# [Set task]
Only the lines from the line that has "# ---- everything" through the line that has "return tuple(c /" should be reproduced, exactly and with both ends kept.
[Start of Information provided]
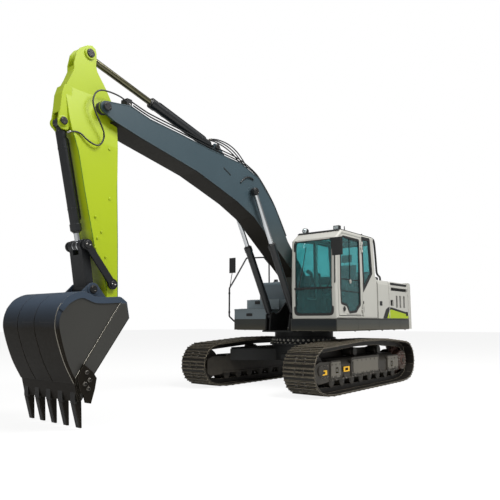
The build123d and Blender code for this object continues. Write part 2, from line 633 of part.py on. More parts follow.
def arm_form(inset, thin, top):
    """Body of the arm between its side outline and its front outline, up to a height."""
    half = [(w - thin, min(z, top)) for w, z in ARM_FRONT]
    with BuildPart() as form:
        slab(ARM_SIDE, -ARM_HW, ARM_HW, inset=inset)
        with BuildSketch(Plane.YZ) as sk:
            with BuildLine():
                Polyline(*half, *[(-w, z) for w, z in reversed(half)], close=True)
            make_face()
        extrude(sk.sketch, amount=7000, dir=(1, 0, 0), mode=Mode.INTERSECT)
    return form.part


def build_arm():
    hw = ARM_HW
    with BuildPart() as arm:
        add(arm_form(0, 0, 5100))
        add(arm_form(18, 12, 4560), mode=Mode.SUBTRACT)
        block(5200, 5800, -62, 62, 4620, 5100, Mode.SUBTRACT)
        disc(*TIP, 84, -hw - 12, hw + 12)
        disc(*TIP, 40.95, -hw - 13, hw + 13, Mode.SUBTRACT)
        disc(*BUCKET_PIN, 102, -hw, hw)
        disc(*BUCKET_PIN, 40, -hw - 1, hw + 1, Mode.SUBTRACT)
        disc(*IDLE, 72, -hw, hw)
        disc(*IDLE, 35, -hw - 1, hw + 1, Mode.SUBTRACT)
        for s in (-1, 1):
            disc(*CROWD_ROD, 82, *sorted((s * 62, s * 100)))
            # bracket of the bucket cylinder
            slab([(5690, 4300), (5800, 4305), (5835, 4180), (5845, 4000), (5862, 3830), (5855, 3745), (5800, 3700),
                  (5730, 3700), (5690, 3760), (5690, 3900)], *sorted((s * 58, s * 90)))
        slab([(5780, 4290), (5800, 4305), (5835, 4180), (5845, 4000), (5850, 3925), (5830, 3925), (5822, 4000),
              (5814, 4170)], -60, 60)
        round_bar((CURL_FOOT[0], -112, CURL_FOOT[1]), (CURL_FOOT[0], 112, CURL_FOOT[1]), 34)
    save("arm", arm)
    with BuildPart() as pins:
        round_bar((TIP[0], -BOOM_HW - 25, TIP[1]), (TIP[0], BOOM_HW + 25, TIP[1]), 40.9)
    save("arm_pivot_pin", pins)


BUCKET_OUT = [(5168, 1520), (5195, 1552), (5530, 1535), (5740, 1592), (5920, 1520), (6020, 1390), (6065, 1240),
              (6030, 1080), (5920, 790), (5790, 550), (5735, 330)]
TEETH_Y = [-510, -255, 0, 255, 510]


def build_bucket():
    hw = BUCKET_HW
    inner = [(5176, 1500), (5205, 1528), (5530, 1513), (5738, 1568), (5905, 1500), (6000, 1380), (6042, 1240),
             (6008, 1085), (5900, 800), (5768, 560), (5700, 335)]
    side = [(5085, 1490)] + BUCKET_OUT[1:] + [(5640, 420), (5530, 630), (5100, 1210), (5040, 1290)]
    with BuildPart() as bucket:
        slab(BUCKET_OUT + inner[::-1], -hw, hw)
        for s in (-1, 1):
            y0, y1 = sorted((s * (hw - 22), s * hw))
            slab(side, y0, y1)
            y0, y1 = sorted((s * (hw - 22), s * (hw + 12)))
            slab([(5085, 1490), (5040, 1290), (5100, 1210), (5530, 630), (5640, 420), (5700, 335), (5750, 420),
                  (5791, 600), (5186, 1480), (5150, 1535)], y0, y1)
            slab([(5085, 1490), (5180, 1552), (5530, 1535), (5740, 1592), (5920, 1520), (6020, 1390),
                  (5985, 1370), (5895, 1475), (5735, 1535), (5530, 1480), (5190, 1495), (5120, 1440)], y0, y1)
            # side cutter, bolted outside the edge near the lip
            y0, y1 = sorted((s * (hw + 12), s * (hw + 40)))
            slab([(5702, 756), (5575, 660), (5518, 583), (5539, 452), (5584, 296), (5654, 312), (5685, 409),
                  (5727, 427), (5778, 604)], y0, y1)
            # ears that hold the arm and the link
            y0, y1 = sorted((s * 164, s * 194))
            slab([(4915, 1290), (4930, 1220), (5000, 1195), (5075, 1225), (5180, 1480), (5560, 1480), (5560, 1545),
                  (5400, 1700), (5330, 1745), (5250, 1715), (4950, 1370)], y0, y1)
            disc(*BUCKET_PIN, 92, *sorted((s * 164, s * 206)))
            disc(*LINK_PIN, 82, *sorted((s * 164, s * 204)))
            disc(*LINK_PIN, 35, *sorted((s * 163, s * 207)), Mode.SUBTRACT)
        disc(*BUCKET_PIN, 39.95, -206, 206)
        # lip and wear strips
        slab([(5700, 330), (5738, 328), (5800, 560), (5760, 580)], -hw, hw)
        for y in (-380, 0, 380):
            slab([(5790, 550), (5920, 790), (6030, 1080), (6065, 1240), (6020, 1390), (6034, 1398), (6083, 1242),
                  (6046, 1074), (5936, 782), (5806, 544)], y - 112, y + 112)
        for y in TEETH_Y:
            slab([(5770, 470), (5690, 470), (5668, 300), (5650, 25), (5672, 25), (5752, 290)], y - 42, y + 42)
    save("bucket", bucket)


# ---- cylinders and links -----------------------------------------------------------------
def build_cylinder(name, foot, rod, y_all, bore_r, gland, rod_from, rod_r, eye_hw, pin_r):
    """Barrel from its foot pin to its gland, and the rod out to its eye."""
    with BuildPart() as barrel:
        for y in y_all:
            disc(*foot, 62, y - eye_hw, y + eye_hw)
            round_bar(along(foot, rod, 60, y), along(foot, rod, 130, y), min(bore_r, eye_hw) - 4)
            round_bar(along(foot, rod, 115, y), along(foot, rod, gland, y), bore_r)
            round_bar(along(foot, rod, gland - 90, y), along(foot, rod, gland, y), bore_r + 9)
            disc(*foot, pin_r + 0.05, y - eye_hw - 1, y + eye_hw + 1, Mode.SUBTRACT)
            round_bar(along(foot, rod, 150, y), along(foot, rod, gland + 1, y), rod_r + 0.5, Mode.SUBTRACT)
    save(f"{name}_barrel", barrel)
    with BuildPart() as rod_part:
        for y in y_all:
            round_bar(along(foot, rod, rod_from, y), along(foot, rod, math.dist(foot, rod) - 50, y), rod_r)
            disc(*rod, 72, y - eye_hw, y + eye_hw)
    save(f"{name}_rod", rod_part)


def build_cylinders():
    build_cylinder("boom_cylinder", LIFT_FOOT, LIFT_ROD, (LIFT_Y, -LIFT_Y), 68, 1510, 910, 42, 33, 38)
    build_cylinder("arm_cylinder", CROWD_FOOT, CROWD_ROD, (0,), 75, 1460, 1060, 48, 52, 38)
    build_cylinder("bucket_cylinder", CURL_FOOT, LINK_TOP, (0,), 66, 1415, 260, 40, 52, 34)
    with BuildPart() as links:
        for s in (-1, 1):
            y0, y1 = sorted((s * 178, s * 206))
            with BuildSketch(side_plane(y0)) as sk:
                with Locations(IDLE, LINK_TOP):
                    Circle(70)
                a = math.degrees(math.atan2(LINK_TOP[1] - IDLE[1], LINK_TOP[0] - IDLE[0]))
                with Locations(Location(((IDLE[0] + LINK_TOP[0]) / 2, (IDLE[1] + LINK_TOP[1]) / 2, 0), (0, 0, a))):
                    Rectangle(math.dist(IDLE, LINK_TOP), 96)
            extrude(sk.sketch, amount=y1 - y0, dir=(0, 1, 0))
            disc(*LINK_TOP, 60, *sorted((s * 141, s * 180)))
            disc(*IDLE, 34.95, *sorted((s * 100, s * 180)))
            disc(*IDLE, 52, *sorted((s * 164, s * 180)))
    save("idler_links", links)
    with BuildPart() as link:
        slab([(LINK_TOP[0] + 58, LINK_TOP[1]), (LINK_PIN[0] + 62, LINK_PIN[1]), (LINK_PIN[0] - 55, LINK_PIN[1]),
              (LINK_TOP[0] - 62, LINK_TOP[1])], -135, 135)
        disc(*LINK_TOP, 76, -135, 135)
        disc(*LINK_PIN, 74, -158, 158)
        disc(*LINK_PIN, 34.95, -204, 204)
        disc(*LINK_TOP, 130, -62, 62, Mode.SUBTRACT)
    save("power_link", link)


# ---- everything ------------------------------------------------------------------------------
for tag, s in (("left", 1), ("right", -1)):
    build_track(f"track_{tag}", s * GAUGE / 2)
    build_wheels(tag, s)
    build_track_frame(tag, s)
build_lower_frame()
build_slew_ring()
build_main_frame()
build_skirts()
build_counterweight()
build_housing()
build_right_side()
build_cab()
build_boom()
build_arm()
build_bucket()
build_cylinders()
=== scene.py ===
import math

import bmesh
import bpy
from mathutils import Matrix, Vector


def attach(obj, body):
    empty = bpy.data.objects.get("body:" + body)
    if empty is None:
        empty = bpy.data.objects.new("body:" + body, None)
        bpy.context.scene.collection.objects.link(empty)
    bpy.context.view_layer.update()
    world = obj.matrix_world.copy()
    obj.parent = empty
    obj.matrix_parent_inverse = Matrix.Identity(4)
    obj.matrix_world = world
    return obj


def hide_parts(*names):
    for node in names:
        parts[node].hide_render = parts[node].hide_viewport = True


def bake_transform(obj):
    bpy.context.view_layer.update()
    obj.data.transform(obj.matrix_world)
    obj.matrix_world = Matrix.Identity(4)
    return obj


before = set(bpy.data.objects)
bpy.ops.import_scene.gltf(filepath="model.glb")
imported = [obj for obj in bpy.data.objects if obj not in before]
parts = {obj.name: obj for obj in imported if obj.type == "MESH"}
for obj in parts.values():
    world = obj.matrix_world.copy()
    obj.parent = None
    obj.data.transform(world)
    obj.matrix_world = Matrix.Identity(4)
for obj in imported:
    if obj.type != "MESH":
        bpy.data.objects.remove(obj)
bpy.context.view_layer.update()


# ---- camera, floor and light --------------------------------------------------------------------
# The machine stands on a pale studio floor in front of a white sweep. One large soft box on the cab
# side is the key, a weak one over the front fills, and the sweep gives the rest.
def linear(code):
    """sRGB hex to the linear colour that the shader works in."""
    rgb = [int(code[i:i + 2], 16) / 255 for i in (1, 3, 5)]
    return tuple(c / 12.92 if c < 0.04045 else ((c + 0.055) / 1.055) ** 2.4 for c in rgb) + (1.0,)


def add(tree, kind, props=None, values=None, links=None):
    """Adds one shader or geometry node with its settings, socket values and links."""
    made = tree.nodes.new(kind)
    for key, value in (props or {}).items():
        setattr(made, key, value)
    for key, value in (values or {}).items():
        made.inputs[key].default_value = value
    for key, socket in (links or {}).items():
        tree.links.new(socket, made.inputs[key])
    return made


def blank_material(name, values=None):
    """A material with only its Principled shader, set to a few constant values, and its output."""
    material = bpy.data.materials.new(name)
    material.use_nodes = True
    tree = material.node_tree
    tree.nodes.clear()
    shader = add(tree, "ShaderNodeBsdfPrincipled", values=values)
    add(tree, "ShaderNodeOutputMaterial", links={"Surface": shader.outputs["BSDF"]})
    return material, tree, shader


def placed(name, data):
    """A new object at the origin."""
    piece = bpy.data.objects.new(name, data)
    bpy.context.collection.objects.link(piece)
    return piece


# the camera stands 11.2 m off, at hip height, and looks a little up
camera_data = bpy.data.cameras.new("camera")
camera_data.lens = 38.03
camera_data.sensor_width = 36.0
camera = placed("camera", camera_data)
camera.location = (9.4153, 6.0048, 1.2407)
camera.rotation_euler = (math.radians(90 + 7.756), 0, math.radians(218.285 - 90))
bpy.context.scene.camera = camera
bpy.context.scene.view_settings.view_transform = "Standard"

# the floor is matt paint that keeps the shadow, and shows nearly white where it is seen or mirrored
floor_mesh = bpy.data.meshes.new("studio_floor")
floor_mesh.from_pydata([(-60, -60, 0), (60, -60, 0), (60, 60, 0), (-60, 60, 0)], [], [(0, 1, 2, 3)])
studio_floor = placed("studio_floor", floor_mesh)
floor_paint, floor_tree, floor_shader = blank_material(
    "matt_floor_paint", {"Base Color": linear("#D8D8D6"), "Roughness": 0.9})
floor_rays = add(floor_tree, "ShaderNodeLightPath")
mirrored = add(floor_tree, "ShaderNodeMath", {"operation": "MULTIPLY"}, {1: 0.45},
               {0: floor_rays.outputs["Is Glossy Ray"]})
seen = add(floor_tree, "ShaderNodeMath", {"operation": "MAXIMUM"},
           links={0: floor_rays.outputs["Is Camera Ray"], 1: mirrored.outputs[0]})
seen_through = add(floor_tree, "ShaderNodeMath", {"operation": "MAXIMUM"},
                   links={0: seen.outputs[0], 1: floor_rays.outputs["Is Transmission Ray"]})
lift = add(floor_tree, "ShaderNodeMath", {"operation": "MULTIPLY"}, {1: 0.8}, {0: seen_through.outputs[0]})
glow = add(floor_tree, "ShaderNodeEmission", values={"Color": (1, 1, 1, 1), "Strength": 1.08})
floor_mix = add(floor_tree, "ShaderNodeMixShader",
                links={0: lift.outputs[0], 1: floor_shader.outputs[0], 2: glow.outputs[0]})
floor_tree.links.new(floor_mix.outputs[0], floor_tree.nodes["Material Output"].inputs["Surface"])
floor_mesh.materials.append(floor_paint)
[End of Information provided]
[Start of Information provided]
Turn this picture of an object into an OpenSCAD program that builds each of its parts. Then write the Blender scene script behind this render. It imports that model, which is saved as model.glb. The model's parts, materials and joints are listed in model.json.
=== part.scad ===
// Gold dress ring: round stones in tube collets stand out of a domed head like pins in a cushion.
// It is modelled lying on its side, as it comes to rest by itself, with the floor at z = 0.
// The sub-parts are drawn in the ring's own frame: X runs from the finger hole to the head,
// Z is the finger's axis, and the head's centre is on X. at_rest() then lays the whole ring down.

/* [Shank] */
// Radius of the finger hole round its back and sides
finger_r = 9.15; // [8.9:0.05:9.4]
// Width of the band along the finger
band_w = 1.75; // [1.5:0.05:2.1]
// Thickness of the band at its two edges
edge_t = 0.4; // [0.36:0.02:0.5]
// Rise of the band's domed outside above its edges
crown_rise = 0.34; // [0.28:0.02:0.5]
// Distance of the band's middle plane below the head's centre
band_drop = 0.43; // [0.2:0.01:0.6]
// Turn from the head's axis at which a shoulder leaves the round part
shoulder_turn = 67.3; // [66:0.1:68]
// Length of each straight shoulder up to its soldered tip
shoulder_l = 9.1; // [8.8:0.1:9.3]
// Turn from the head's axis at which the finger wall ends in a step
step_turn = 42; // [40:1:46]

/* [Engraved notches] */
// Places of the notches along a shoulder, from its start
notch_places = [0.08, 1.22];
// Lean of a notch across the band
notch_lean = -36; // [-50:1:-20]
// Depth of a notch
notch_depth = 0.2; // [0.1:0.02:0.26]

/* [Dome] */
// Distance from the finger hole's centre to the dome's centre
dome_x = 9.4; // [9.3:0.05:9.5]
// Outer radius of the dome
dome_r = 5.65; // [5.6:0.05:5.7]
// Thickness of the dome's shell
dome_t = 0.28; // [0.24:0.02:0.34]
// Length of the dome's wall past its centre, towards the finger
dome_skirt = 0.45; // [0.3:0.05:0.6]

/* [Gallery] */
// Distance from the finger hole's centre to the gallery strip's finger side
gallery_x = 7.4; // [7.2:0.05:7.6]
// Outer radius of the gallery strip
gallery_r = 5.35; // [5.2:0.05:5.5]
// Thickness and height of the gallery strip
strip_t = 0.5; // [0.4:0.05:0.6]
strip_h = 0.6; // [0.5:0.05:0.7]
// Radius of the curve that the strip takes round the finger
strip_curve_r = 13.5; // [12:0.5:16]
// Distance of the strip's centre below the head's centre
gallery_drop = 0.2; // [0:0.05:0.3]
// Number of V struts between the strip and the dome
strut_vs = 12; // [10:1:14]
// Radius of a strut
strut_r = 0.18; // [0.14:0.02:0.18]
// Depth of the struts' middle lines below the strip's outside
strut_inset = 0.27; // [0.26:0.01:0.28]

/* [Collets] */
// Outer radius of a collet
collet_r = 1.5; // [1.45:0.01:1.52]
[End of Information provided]
[Start of Information provided]
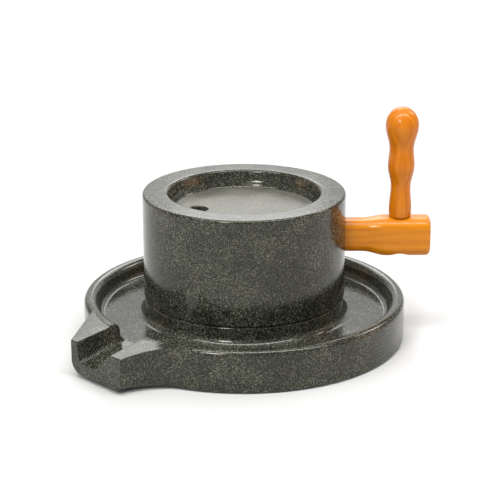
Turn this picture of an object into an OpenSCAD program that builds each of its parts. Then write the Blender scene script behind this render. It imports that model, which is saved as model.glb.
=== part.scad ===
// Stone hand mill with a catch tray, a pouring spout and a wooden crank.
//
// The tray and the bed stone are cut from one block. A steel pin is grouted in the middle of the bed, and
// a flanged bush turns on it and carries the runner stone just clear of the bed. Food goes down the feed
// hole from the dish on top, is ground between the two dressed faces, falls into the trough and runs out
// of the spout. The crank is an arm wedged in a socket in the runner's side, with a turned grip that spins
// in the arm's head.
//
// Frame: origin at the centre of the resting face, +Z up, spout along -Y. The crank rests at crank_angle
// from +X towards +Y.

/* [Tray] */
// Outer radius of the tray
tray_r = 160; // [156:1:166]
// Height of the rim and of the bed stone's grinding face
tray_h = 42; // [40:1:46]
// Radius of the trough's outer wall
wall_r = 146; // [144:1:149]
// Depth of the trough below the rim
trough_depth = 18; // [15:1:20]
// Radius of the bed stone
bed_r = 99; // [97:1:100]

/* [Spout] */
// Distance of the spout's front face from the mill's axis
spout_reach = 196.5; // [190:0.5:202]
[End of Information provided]
# [Task answer]
# ---- everything ------------------------------------------------------------------------------
for tag, s in (("left", 1), ("right", -1)):
    build_track(f"track_{tag}", s * GAUGE / 2)
    build_wheels(tag, s)
    build_track_frame(tag, s)
build_lower_frame()
build_slew_ring()
build_main_frame()
build_skirts()
build_counterweight()
build_housing()
build_right_side()
build_cab()
build_boom()
build_arm()
build_bucket()
build_cylinders()
=== scene.py ===
import math

import bmesh
import bpy
from mathutils import Matrix, Vector


def attach(obj, body):
    empty = bpy.data.objects.get("body:" + body)
    if empty is None:
        empty = bpy.data.objects.new("body:" + body, None)
        bpy.context.scene.collection.objects.link(empty)
    bpy.context.view_layer.update()
    world = obj.matrix_world.copy()
    obj.parent = empty
    obj.matrix_parent_inverse = Matrix.Identity(4)
    obj.matrix_world = world
    return obj


def hide_parts(*names):
    for node in names:
        parts[node].hide_render = parts[node].hide_viewport = True


def bake_transform(obj):
    bpy.context.view_layer.update()
    obj.data.transform(obj.matrix_world)
    obj.matrix_world = Matrix.Identity(4)
    return obj


before = set(bpy.data.objects)
bpy.ops.import_scene.gltf(filepath="model.glb")
imported = [obj for obj in bpy.data.objects if obj not in before]
parts = {obj.name: obj for obj in imported if obj.type == "MESH"}
for obj in parts.values():
    world = obj.matrix_world.copy()
    obj.parent = None
    obj.data.transform(world)
    obj.matrix_world = Matrix.Identity(4)
for obj in imported:
    if obj.type != "MESH":
        bpy.data.objects.remove(obj)
bpy.context.view_layer.update()


# ---- camera, floor and light --------------------------------------------------------------------
# The machine stands on a pale studio floor in front of a white sweep. One large soft box on the cab
# side is the key, a weak one over the front fills, and the sweep gives the rest.
def linear(code):
    """sRGB hex to the linear colour that the shader works in."""
    rgb = [int(code[i:i + 2], 16) / 255 for i in (1, 3, 5)]
    return tuple(c / 12.92 if c < 0.04045 else ((c + 0.055) / 1.055) ** 2.4 for c in rgb) + (1.0,)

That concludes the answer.